MISA-Namibia strongly opposes any attempt to control or censor information in the public domain. MISA Namibia categorically declares the proposal by the NBC management unhealthy for a growing democracy such as Namibia.

MISA-Namibia has spoken at length about the enormous value of call-in programmes in that they allow ordinary people to raise issues of concern that might not otherwise come to public attention, including issues in the remotest parts of the country about which journalists at the NBC, the print media or any other media outlet might never come to hear.

Namibia is a democratic society and democratic societies do not inhibit critical debate -they tolerate and protect it. The right to speak freely without fear of government reprisal is at the very heart of democracy. Freedom of speech rests upon political dialogue, not upon a monologue of orthodoxy.

According to Information Minister Netumbo Nandi Ndaitwah, the decision of the NBC management is aimed to stop abuse by callers. Comments back in 2006 by Ndaitwah suggesting that the media and public were displaying a "lack of respect" for former president Dr. Sam Nujoma were met with great alarm. MISA believes that public officials deserve less, not more, protection from public commentary than ordinary citizens because, by accepting to serve the common wealth in a public office, they have implicitly agreed to greater public scrutiny than an ordinary citizen would be subjected to.

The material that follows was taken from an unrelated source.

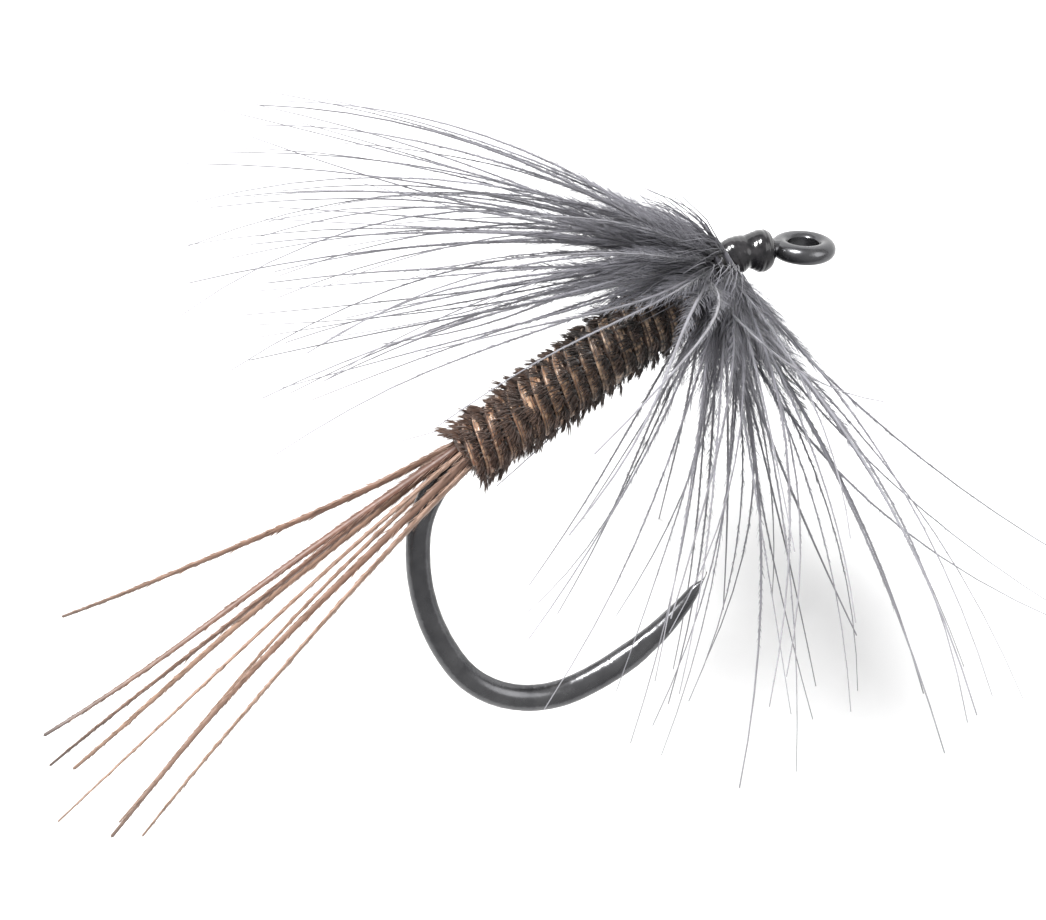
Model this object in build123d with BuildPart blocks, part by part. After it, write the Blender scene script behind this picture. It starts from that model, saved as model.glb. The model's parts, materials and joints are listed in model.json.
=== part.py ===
from build123d import *

import os
from bisect import bisect_right
from math import cos, degrees, radians, sin, tan
from random import Random

# A dry fly: a barbless down-eyed hook dressed with a feather-fibre tail, a body of wound herl,
# a wound hackle and a varnished thread head.
# Millimetres. +X runs forward along the hook shank, +Z is up, away from the hook point, and the
# origin is the centre of the hook eye.

# Hook
WIRE = 0.50
SHANK_HEIGHT = 0.80  # the shank axis above the eye centre
EYE_RING = 0.46  # from the eye centre to the middle of the ring's wire
EYE_WIRE = 0.38
EYE_BORE = 0.62
EYE_DOWN = 36  # degrees between the shank and the eye
NECK_BEND_RADIUS = 0.60
BEND_START = -7.85
BEND_ARCS = ((52, 2.1), (38, 4.7), (76, 2.2), (39, 5.3))  # degrees turned and radius of each arc
HOOK_SECTIONS = 56

# Dressing, as distances along the shank and radii around it
TAIL_TIE = -7.78
BODY_REAR, BODY_FRONT = -7.75, -2.45
HACKLE_REAR, HACKLE_FRONT = -2.10, -1.35
THREAD = 0.04
BASE_INNER, BASE_OUTER = WIRE / 2 + 0.01, 0.29
TAIL_RING = 0.33
BUTT_RADIUS, BUTT_LENGTH = 0.032, 0.86  # the cut ends of the tail fibres, bound on the shank
LASHING_GAP = 0.006
HERL_STRANDS = 4
HERL_LEAD = 1.12  # how far one strand moves forward in a turn
HERL_RADIUS_REAR, HERL_RADIUS_FRONT = 0.505, 0.600
HERL_THICK, HERL_WIDE = 0.18, 0.235
HACKLE_STEM = 0.12
HACKLE_STEM_RING = 0.375
BARB_RING = 0.445
BARB_ROOT, BARB_TIP = 0.035, 0.012
BARB_LENGTH = 9.3
HEAD_RADIUS = 0.355

# The tail's free tips, from one side over the top to the other: x, y and height above the shank axis.
TAIL_TIPS = (
    (-17.9, -2.2, -1.5),
    (-18.4, -1.9, -1.1),
    (-19.1, -1.3, -0.45),
    (-18.3, -0.6, 1.05),
    (-16.8, 1.6, 2.0),
    (-18.8, 0.5, -0.3),
    (-18.6, 1.3, -1.0),
    (-18.5, 0.5, -2.3),
)
TAIL_ROOT_SPREAD = 100  # degrees each side of the top that the roots reach
TAIL_ROOT_RADIUS, TAIL_TIP_RADIUS = 0.065, 0.040

# The hackle's eight sectors, round from the top bunch: the number of barbs, and the least and most
# angle in degrees between a barb and the rearward shank. The two flanks are thinner.
HACKLE_SECTORS = (
    (16, 32, 64),
    (14, 36, 68),
    (9, 46, 76),
    (14, 40, 80),
    (16, 38, 94),
    (14, 40, 88),
    (9, 46, 76),
    (14, 36, 68),
)
HACKLE_TOP = 28  # degrees that the top bunch leans from +Z towards +Y
GOLDEN = 0.618034
QUILL_SIDES = 8  # a feather quill is keeled and many-sided, never round


def around(x, radius, angle):
    """A point round the shank, with the angle in degrees from +Z towards +Y."""
    turn = radians(angle)
    return Vector(x, radius * sin(turn), SHANK_HEIGHT + radius * cos(turn))


def across(x):
    """A plane square to the shank, with its normal forward."""
    return Plane(origin=(x, 0, SHANK_HEIGHT), x_dir=(0, 1, 0), z_dir=(1, 0, 0))


def keep(part, name):
    """Label a finished piece and write its file."""
    part.label = name
    export_step(part, f"parts/{name}.step")


def tube(name, x_from, x_to, inner, outer_from, outer_to):
    """A sleeve round the shank, straight or slightly coned."""
    with BuildPart() as sleeve:
        with BuildSketch(across(x_from)):
            Circle(outer_from)
        with BuildSketch(across(x_to)):
            Circle(outer_to)
        loft()
        with BuildSketch(across(x_from)):
            Circle(inner)
        extrude(amount=x_to - x_from, mode=Mode.SUBTRACT)
    keep(sleeve.part, name)


def coil(name, start, turns, pitch, radius, thickness):
    """Round thread or quill wound about the normal of the start plane."""
    with BuildPart() as wound:
        with BuildLine():
            course = Helix(
                pitch=pitch,
                height=turns * pitch,
                radius=radius,
                center=start.origin,
                direction=start.z_dir,
                lefthand=True,
            )
        outward = course @ 0 - start.origin
        with BuildSketch(Plane(origin=course @ 0, x_dir=outward, z_dir=course % 0)):
            Circle(thickness / 2)
        sweep(path=course, is_frenet=True)
    keep(wound.part, name)


def flattened_corners(half_thick, half_wide):
    """The corners of a many-sided section that is flatter than it is wide."""
    turns = [radians(360 * corner / QUILL_SIDES) for corner in range(QUILL_SIDES)]
    return [(half_thick * cos(turn), half_wide * sin(turn)) for turn in turns]


def fibre(points, side, root_radius, tip_radius):
    """One tapered feather fibre, lofted along a smooth line through the points."""
    with BuildPart() as one:
        with BuildLine():
            course = Spline(*points)
        for share in (0, 0.25, 0.5, 0.75, 1):
            with BuildSketch(Plane(origin=course @ share, x_dir=side, z_dir=course % share)):
                RegularPolygon(root_radius + (tip_radius - root_radius) * share, QUILL_SIDES)
        loft()
    return one.part


# Hook --------------------------------------------------------------------------------------------


def hook_outline():
    """The middle line of the wire, from the eye's ring to the point, as a wire in the XZ plane."""
    down = radians(EYE_DOWN)
    ring_back = (-EYE_RING * cos(down), EYE_RING * sin(down))
    neck = (-SHANK_HEIGHT / tan(down), SHANK_HEIGHT)
    with BuildLine() as outline:
        last = FilletPolyline(
            ring_back, neck, (BEND_START, SHANK_HEIGHT), radius=NECK_BEND_RADIUS
        )
        for turn, radius in BEND_ARCS:
            last = JernArc(start=last @ 1, tangent=last % 1, radius=radius, arc_size=turn)
    return Plane.XZ * outline.wires()[0]


os.makedirs("parts", exist_ok=True)
OUTLINE = hook_outline()
# The wire's half height in the hook plane and half width across it, by distance along the outline.
# It is forged taller ahead of the bend and ground to a needle point.
WIRE_SIZES = (
    (0.0, EYE_WIRE / 2, EYE_WIRE / 2),
    (0.5, WIRE / 2, WIRE / 2),
    (OUTLINE.length - 8.5, WIRE / 2, WIRE / 2),
    (OUTLINE.length - 6.0, 0.265, 0.250),
    (OUTLINE.length - 4.0, 0.290, 0.240),
    (OUTLINE.length - 2.4, 0.285, 0.235),
    (OUTLINE.length - 1.4, 0.215, 0.200),
    (OUTLINE.length - 0.7, 0.150, 0.140),
    (OUTLINE.length, 0.012, 0.012),
)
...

Democracy and economic prosperity are not possible without the public accountability of a nation's leaders, transparency in its transactions and vigorous public discussion of issues and choices. In this light, MISA views the format change as a thinly-veiled and contemptuous attempt by NBC management to stifle public debate, which cannot be seen in any other light than the NBC heeding the call of its master.

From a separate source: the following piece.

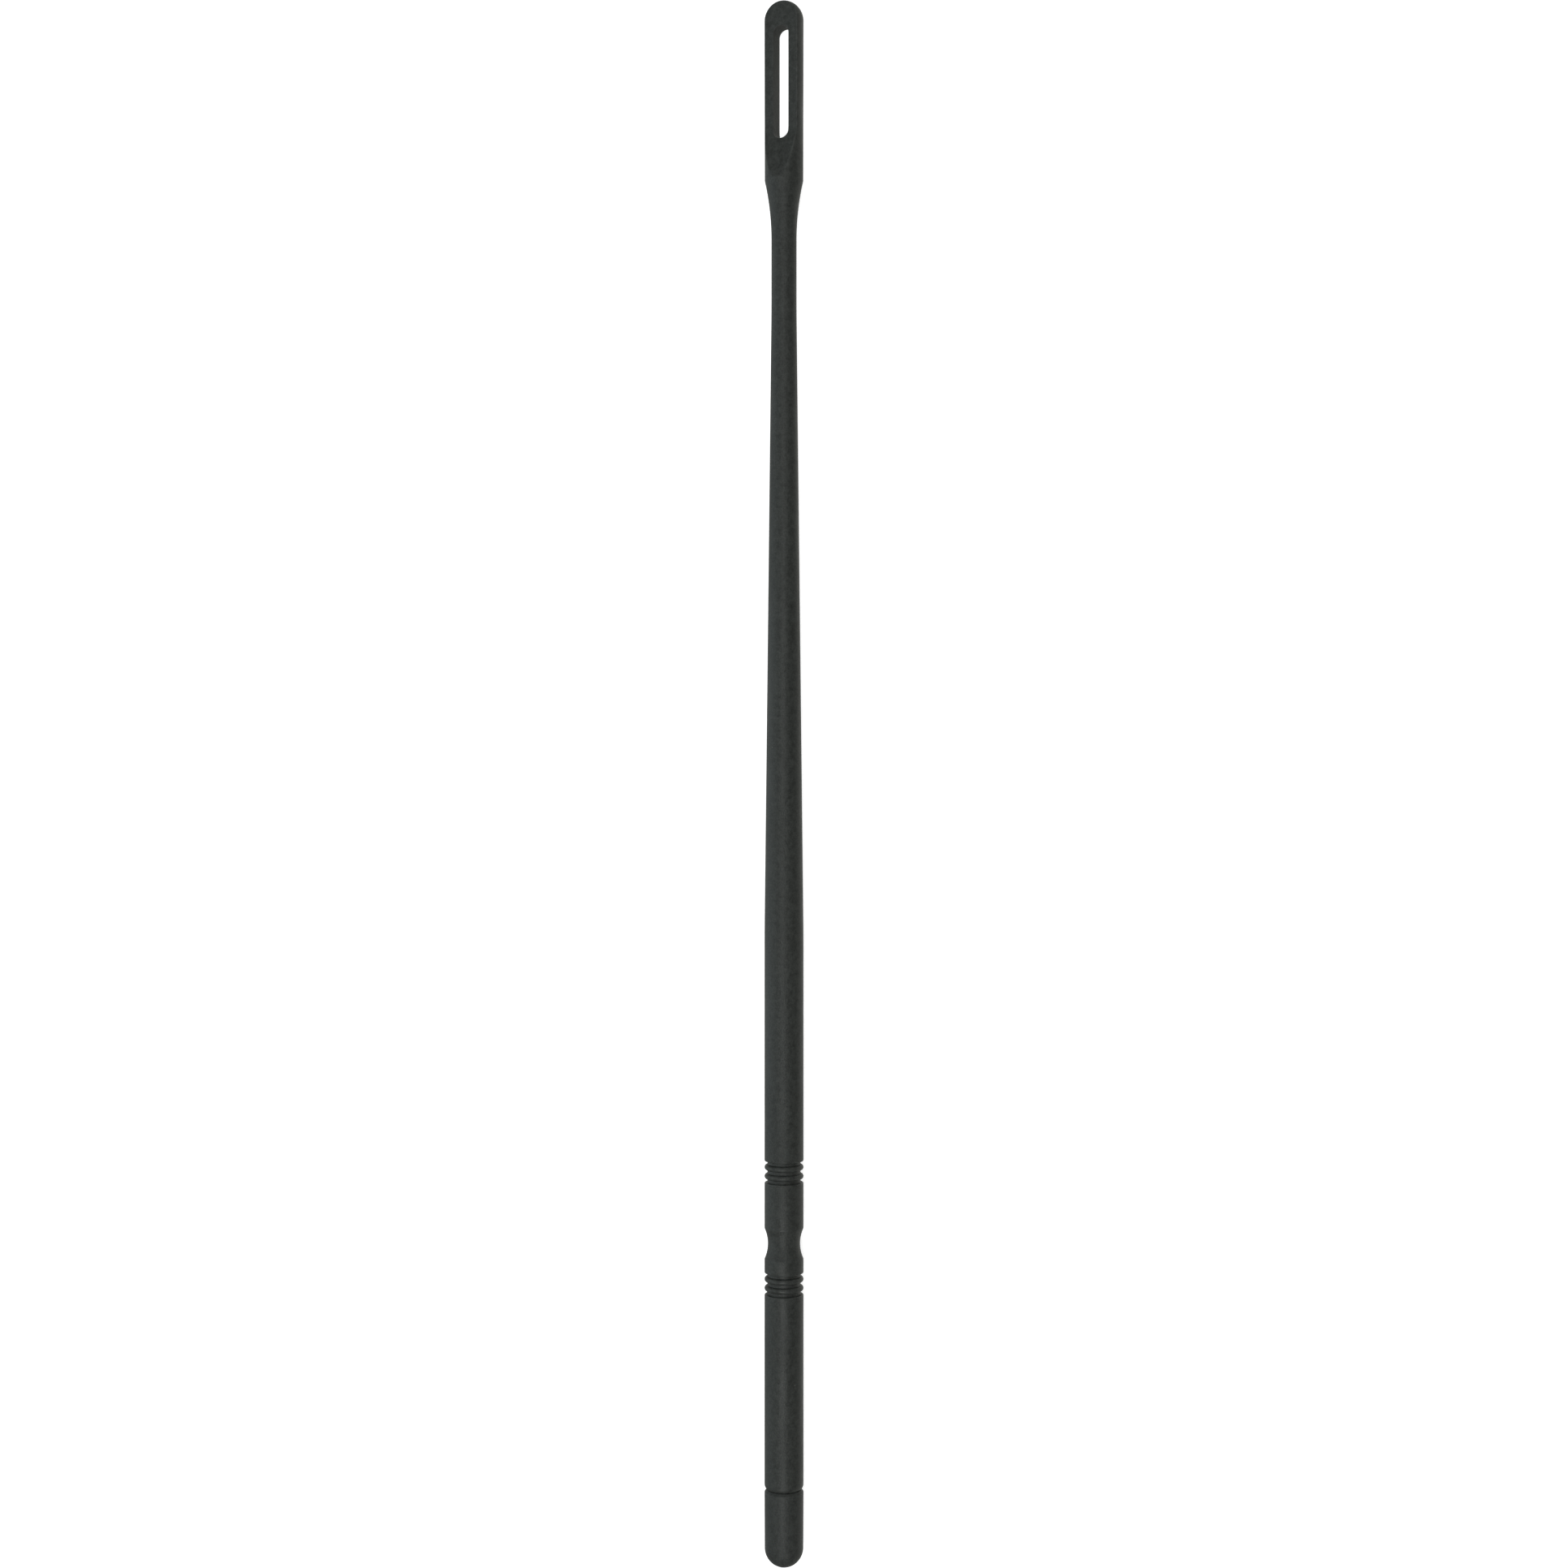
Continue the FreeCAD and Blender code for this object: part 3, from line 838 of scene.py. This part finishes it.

In its State of the Media report on Namibia, to be launched on World Press Freedom Day (3 May), MISA felt it necessary to point out that Namibia, which was once regarded as a pacesetter on media freedom, is increasingly seen to be lagging behind in several crucial areas. It noted in particular that the NBC remains directly accountable to the Ministry Information and Broadcasting, in defiance of both the African Charter on Human and Peoples' Rights and the Southern African Development Community (SADC) Protocol on Culture, Information and Sport, which stipulate that state-funded media should operate independently of government. The NBC is still showing all the signs of being a state broadcaster rather than a public service broadcaster.

It is MISA's sincere hope that this issue will continue to receive public scrutiny and form the basis of continued and vigorous debate. MISA calls on all Namibians to jealously guard their rights to hold opinions and express such opinions freely.